## EXERCISE BRIEF
Write each line exactly, from the line that holds "What FreeCAD Python" through the final line of the material, and no other line.

## RAW RECORDS
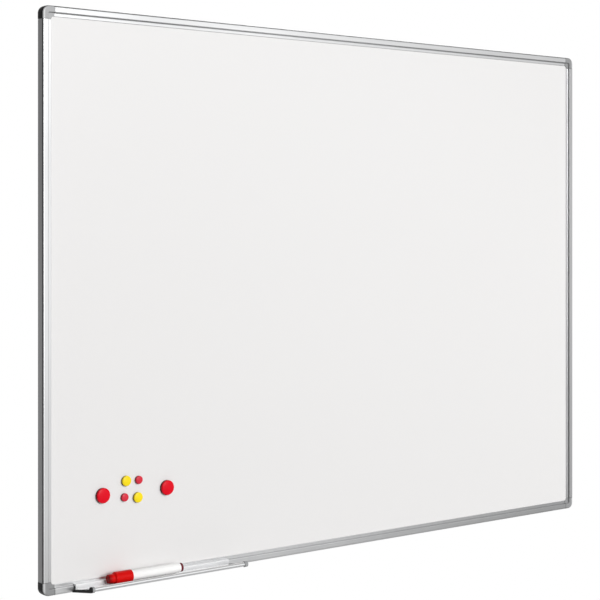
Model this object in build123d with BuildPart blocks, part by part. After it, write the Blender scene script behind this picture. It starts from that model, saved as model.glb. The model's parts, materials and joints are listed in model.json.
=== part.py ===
from build123d import *
import os
from math import cos, radians, tan

# Wall whiteboard in a slim anodised frame, with a clip-on pen tray, a capped marker and six round magnets.
# Millimetres. The origin is the middle of the back, in the plane of the wall: +X runs to the right along the
# board, +Z is up, and -Y points out of the wall towards the reader.

# Board
board_width = 1200
board_height = 900

# Frame section: "in" is measured inwards from the outer edge, "out" is measured from the wall
frame_depth = 16  # out to the face of the raised bead
frame_face = 16.5  # width of the section seen from the front
bead_width = 10  # flat of the raised bead
step_run = 1.4  # width of the slope from the bead down to the inner band
band_out = 13.1  # face of the inner band
frame_wall = 1.3
front_round = 3
back_round = 1
side_bulge = 0.4
shoulder_round = 0.8
foot_round = 0.6
band_round = 0.5
slot_in = 6.5  # bottom of the slot that holds the panel
rear_lip = 1.4
rear_lip_in = 13

# Panel
panel_out = 12  # face of the writing surface
panel_play = 0.5
sheet_thickness = 0.4
backing_thickness = 0.4

# Corners: a connector screwed to the wall, under a snap-on cover
corner_arm = 21
corner_radius = 12
joint_gap = 0.5
cover_wall = 1.6
cover_play = 0.1
step_corner_round = 1.5
connector_play = 0.2
connector_size = 14.5  # inner sides of the connector block
notch_play = 0.3
leg_play = 0.1
leg_length = 32
leg_lead = 1
screw_in = 9
screw_hole_radius = 2.5
screw_head_radius = 4.4
peg_radius = 1
peg_play = 0.1
peg_near_in = 3.6
peg_far_in = 12.7
peg_depth = 5

# Pen tray: "ahead" is measured from the face of the bead, "up" from the lower edge of the frame
tray_length = 295
tray_from_left = 52.3
tray_gap = 0.3
tray_wall = 1.4
tray_hook_wall = 1.1
tray_stand_off = 3.6  # from the face of the bead to the back of the upright flange
tray_clip_round = 0.8  # inside the clip, behind the flange
tray_grip_angle = 65  # how far the ledge follows the frame's lower rounding
tray_rise_angle = 10.3
tray_bead_ahead = 52
tray_bead_radius = 3.5
tray_bore_radius = 2.2
tray_crook_round = 2.5
tray_top_round = 0.8
tray_tip_round = 0.3
tray_bead_crook_round = 1
end_thickness = 2.4
end_rim = 3  # how far the end stands above the floor
end_sleeve_length = 3.8
end_sleeve_wall = 1.1
end_plug_length = 12
end_plug_lead = 0.8
end_play = 0.05
end_edge_round = 0.8

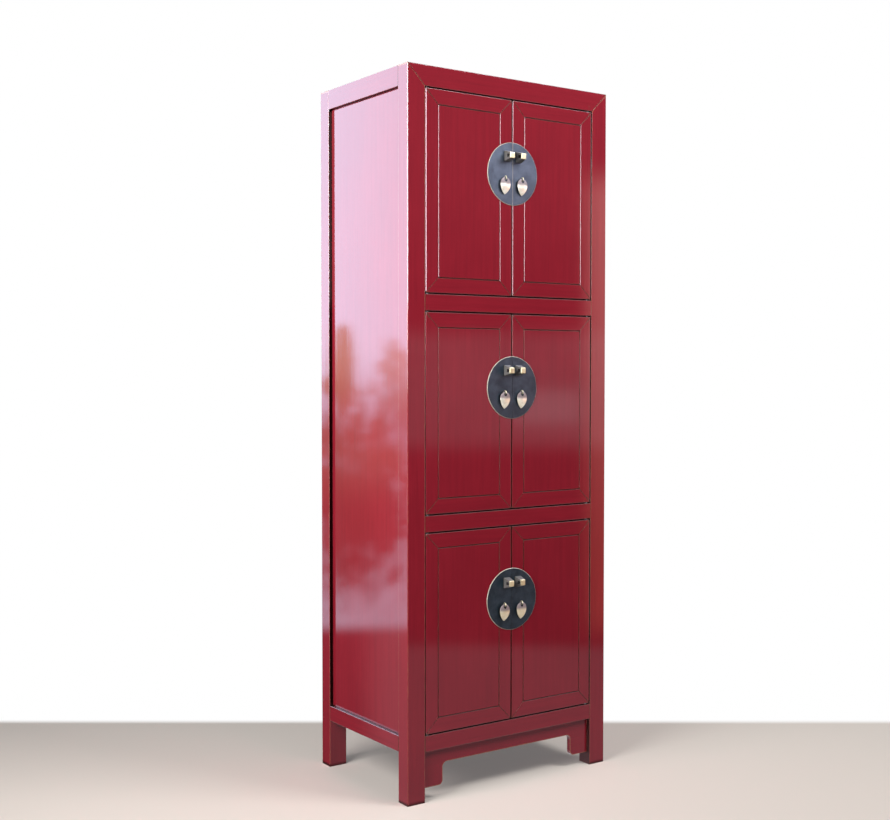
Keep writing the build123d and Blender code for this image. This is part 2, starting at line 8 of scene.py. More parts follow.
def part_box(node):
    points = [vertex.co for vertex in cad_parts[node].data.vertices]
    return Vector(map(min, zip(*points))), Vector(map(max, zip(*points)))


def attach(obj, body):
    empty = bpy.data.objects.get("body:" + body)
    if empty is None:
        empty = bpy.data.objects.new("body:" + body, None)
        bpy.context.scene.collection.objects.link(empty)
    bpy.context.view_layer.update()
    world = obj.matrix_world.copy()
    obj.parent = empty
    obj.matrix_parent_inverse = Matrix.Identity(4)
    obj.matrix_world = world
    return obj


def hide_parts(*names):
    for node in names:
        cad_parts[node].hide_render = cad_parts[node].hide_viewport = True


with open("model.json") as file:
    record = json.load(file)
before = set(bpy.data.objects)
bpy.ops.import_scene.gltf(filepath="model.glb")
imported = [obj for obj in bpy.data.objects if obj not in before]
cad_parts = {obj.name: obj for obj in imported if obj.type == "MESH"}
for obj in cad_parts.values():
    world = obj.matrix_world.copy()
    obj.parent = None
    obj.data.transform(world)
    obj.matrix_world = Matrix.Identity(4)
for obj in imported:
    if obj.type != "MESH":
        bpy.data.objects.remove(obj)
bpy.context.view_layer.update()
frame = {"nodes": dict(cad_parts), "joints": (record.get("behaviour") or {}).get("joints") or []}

# A red lacquered cabinet with three pairs of doors. The wood is the frame's own; this script
# finishes it, makes the brass fittings anew, and sets up the camera, the floor and the light.
# Everything is in metres, with +Z up and the doors towards -Y.

TIERS = ("lower", "middle", "upper")
SIDES = {"left": -1, "right": 1}
TAU = 2 * math.pi

# ------------------------------------------------------------ camera
PICTURE_WIDTH = 890
SENSOR_WIDTH = 36.0
FOCAL_PIXELS = 1268.485
CAMERA_PLACE = Vector((-1.87785, -2.60599, 1.00281))
CAMERA_YAW = 34.8178            # degrees from +Y towards +X
CAMERA_PITCH = -1.7796
CAMERA_ROLL = 0.0189

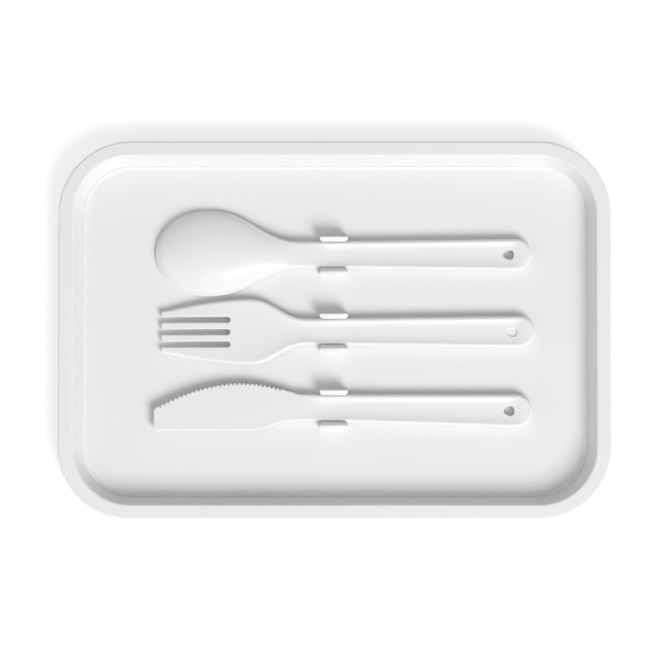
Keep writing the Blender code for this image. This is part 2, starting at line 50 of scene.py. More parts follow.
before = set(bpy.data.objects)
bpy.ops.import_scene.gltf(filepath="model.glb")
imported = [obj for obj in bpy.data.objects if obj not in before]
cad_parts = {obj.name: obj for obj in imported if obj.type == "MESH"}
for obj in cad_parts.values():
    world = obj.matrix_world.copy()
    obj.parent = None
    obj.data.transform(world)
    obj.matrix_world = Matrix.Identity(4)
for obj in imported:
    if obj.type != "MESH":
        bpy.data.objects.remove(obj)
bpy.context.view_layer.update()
TRAY_LOW, TRAY_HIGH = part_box("tray")
SPOON_LOW, SPOON_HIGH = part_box("spoon")
FORK_LOW, FORK_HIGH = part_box("fork")
KNIFE_LOW, KNIFE_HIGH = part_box("knife")

# Four tines and the three slots between them.
STRIPS = 7
# Points with which the outline round a tip or an end is followed.
OUTLINE_POINTS = 200
# A length in metres that is as good as none. It keeps a divisor above 0.
NO_LENGTH = 1e-6


def size(name, default, description):
    """A length in metres."""
    return FloatProperty(
        name=name, description=description, default=default, min=0.0, unit="LENGTH", precision=5
    )


def number(name, default, description):
    """A plain number, such as a power or a share."""
    return FloatProperty(name=name, description=description, default=default, min=0.0)


def count(name, default, description):
    """A whole number of rows, columns or steps."""
    return IntProperty(name=name, description=description, default=default, min=1)


def colour(name, default, description):
    """A linear RGB colour."""
    return FloatVectorProperty(
        name=name, description=description, default=default, subtype="COLOR", size=3, min=0.0, max=1.0
    )


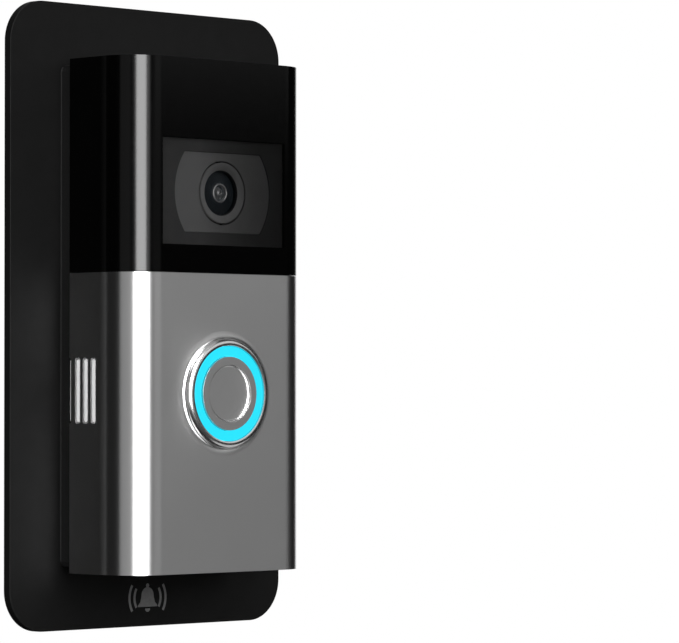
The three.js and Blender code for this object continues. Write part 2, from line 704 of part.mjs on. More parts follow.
function buttonModule() {
  const group = new THREE.Group();
  group.position.y = BUTTON.y;
  group.add(
    piece("button_housing", buttonHousing(), MATERIALS.chassis),
    piece("light_ring_board", lightRingBoard(), MATERIALS.board),
    piece("light_ring", lightRing(), MATERIALS.light),
    piece("button_bezel", buttonBezel(), MATERIALS.polished),
    piece("button_spring", buttonSpring(), MATERIALS.steel),
    piece("button_rim", buttonRim(), MATERIALS.nickel),
    piece("button_disc", buttonDisc(), MATERIALS.nickel),
  );
  return group;
}

function securityScrew() {
  const { z, length, recess } = SECURITY_SCREW;
  const mesh = piece("security_screw", screw(SECURITY_SCREW, length), MATERIALS.steel);
  mesh.position.set(0, -BODY.height / 2 + recess, z);
  mesh.rotation.x = Math.PI / 2; // its head faces down
  return mesh;
}

// ---------------------------------------------------------------- battery pack
// The recess that the release tab lies in.
function latchPocket(low, back) {
  const half = LATCH.half + LATCH.clear;
  return block([-half, half], [low, LATCH.high + LATCH.clear], [back, 30]);
}

function batteryCase() {
  const { half, top, bottom, back, front, wall } = BATTERY;
  return block([-half, half], [bottom, top], [back, front])
    .subtract(block([-half + wall, half - wall], [bottom - 1, top - wall], [back + wall, front - wall]))
    .subtract(latchPocket(bottom - 1, 15));
}

function batteryEndCap() {
  const { half, bottom, back, front, wall, fit } = BATTERY;
  const { half: capHalf, low, front: capFront, plugTop } = END_CAP;
  const inside = half - wall - fit;
  const plug = block(
    [-inside, inside],
    [bottom - 0.5, plugTop],
    [back + wall + fit, front - wall - fit],
  );
  return block([-capHalf, capHalf], [low, bottom - fit], [back, capFront])
    .add(plug)
    .subtract(latchPocket(-70, 15.4));
}

function batteryLatch() {
  const { half, low, high, back, front } = LATCH;
  const ridge = block([-4, 4], [0, 0.6], [front - 0.1, front + 0.4]);
  const ridges = [-62.6, -61.2, -59.8].map((y) => ridge.translate([0, y, 0]));
  return joined(block([-half, half], [low, high], [back, front]), ...ridges);
}

function batteryPack() {
  const { half, top, back, front, wall, fit } = BATTERY;
  const inside = half - wall - fit;
  const cell = block([fit, inside], [CELL.low, CELL.high], [back + CELL.clear, front - CELL.clear]);
  const terminals = block([-8, 8], [top + 0.05, top + 0.4], [9, 15]);
  return [
    piece("battery_case", batteryCase(), MATERIALS.chassis),
    piece("battery_cell_left", cell, MATERIALS.cell, [-inside - fit, 0, 0]),
    piece("battery_cell_right", cell, MATERIALS.cell),
    piece("battery_terminals", terminals, MATERIALS.brass),
    piece("battery_end_cap", batteryEndCap(), MATERIALS.housing),
    piece("battery_release_tab", batteryLatch(), MATERIALS.orange),
  ];
}

// ---------------------------------------------------------------- the whole doorbell
const doorbell = new THREE.Group();
doorbell.rotation.x = Math.PI / 2; // stands the wall's frame upright
doorbell.add(
  piece("mounting_plate", mountingPlate(), MATERIALS.plate),
  piece("rear_seal", rearSeal(), MATERIALS.rubber),
  piece("rear_housing", rearHousing(), MATERIALS.housing),
  ...wiringTerminals(),
  ...mountingScrews(),
  speaker(),
  piece("battery_contacts", batteryContacts(), MATERIALS.chip),
  ...boards(),
  piece("front_chassis", frontChassis(), MATERIALS.chassis),
  ...chassisScrews(),
  camera(),
  piece("camera_window", cameraWindow(), MATERIALS.smoked, [0, CAMERA.y, 0]),
  piece("camera_cover", cameraCover(), MATERIALS.glossBlack),
  buttonModule(),
  piece("faceplate", faceplate(), MATERIALS.nickel),
  piece("speaker_mesh", speakerMesh(), MATERIALS.mesh),
  securityScrew(),
  ...batteryPack(),
);

export default doorbell;
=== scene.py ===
"""Looks of the battery video doorbell on its wall plate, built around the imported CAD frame.

Pieces are drawn in the wall's own frame, in millimetres: x to the visitor's right, y up the wall,
z straight out of the wall. place() turns a finished mesh into the row's frame, in metres.
"""

import json
import math

import bmesh
import bpy
from mathutils import Matrix, Vector


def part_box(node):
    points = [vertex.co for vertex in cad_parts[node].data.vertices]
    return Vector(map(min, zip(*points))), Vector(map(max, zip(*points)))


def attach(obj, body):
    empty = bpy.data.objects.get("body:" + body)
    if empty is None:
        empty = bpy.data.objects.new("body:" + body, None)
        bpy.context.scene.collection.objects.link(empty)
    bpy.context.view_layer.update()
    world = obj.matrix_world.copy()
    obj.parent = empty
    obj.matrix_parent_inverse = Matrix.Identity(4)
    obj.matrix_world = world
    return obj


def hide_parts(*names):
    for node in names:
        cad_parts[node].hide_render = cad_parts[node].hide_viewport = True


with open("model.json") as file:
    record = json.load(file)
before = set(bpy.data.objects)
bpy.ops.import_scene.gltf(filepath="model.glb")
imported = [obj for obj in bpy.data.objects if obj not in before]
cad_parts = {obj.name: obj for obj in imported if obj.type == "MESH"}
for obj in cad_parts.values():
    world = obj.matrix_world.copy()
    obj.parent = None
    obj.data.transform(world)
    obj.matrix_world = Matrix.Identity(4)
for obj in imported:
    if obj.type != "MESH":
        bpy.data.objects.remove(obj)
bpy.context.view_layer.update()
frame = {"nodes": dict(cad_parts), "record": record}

MM = 0.001
WALL_TO_ROW = Matrix(((MM, 0, 0, 0), (0, 0, -MM, 0), (0, MM, 0, 0), (0, 0, 0, 1)))


# ------------------------------------------------------------------ sizes read from the frame
def wall_box(node):
    """The low and high corner of a CAD node in the wall's frame, in millimetres."""
    low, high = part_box(node)
    return (
        Vector((low.x, low.z, -high.y)) / MM,
        Vector((high.x, high.z, -low.y)) / MM,
    )


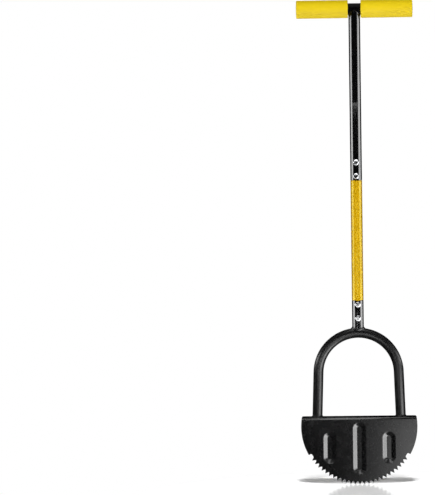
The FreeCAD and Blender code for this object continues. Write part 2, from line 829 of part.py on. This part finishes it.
def leg_weld(label, side, neighbours):
    """The fillet round one leg, on top of the tread, with a slightly hollow face."""
    radius, leg = size("fork_diameter") / 2, size("leg_weld")
    lean = side * math.tan(math.radians(size("fork_flare")))
    up = FreeCAD.Vector(0, 0, 1)

    def section(angle):
        outward = polar(1, angle)
        root = outward * (radius - ROOT_SINK) - up * TOE_SINK
        wall_toe = outward * (radius - TOE_SINK) + FreeCAD.Vector(-lean * leg, 0, leg)
        run_toe = outward * (radius + leg) - up * TOE_SINK
        return root, wall_toe, bulge(wall_toe, run_toe, outward + up, -HOLLOW * leg), run_toe

    bead(label, section, TREAD_TOP, f"({side} * {LEG_FOOT})", neighbours)


def socket_weld(neighbours):
    """The weld between the crest of the fork and the lower tube. It bulges on the fork's flanks."""
    radius, leg = size("tube_diameter") / 2, size("leg_weld")
    run, bend, saddle = value(FORK_RADIUS), value(FORK_BEND), size("saddle_depth")
    flank = run - 2 * TOE_SINK

    def on_fork(x, y, sink):
        out = bend + math.sqrt((run - sink) ** 2 - y**2)
        return FreeCAD.Vector(x, y, math.sqrt(out**2 - x**2))

    def section(angle):
        outward = polar(1, angle)
        root = on_fork(
            (radius - ROOT_SINK) * outward.x, (flank - TOE_SINK) * outward.y, ROOT_SINK
        )
        wall_toe = outward * (radius - TOE_SINK)
        wall_toe.z = bend + run - saddle * outward.y**2 + leg
        run_toe = on_fork((radius + leg) * outward.x, flank * outward.y, TOE_SINK)
        proud = (SOCKET_CROWN * outward.y**2 - HOLLOW) * leg
        return root, wall_toe, bulge(wall_toe, run_toe, outward, proud), run_toe

    bead("socket_weld", section, BEND_CENTRE, "0", neighbours)


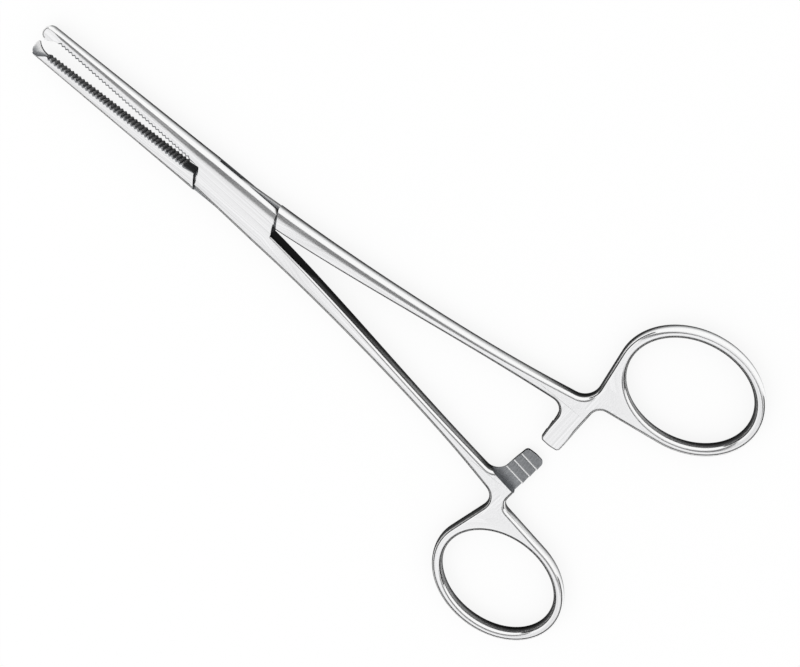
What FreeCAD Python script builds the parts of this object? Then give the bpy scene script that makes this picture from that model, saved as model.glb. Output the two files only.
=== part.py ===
import FreeCAD, Part
import Sketcher
import math
import os

# Straight box-lock artery forceps with one-into-two teeth at the tips.
# Millimetres. +X runs from the hinge to the finger rings, +Z is up, and the origin is on the hinge
# axis at the underside of the lock. Each arm is drawn closed, in its own frame: its jaw on -Y and its
# shank on +Y, about a middle plane at height zero. The box arm is the mirror image of that frame.
# The placement of each arm then turns it open by half of rest_opening and lifts it onto the lock face.

V = FreeCAD.Vector
doc = FreeCAD.newDocument("ArteryForceps")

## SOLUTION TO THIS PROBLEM
What FreeCAD Python script builds the parts of this object? Then give the bpy scene script that makes this picture from that model, saved as model.glb. Output the two files only.
=== part.py ===
import FreeCAD, Part
import Sketcher
import math
import os

# Straight box-lock artery forceps with one-into-two teeth at the tips.
# Millimetres. +X runs from the hinge to the finger rings, +Z is up, and the origin is on the hinge
# axis at the underside of the lock. Each arm is drawn closed, in its own frame: its jaw on -Y and its
# shank on +Y, about a middle plane at height zero. The box arm is the mirror image of that frame.
# The placement of each arm then turns it open by half of rest_opening and lifts it onto the lock face.

V = FreeCAD.Vector
doc = FreeCAD.newDocument("ArteryForceps")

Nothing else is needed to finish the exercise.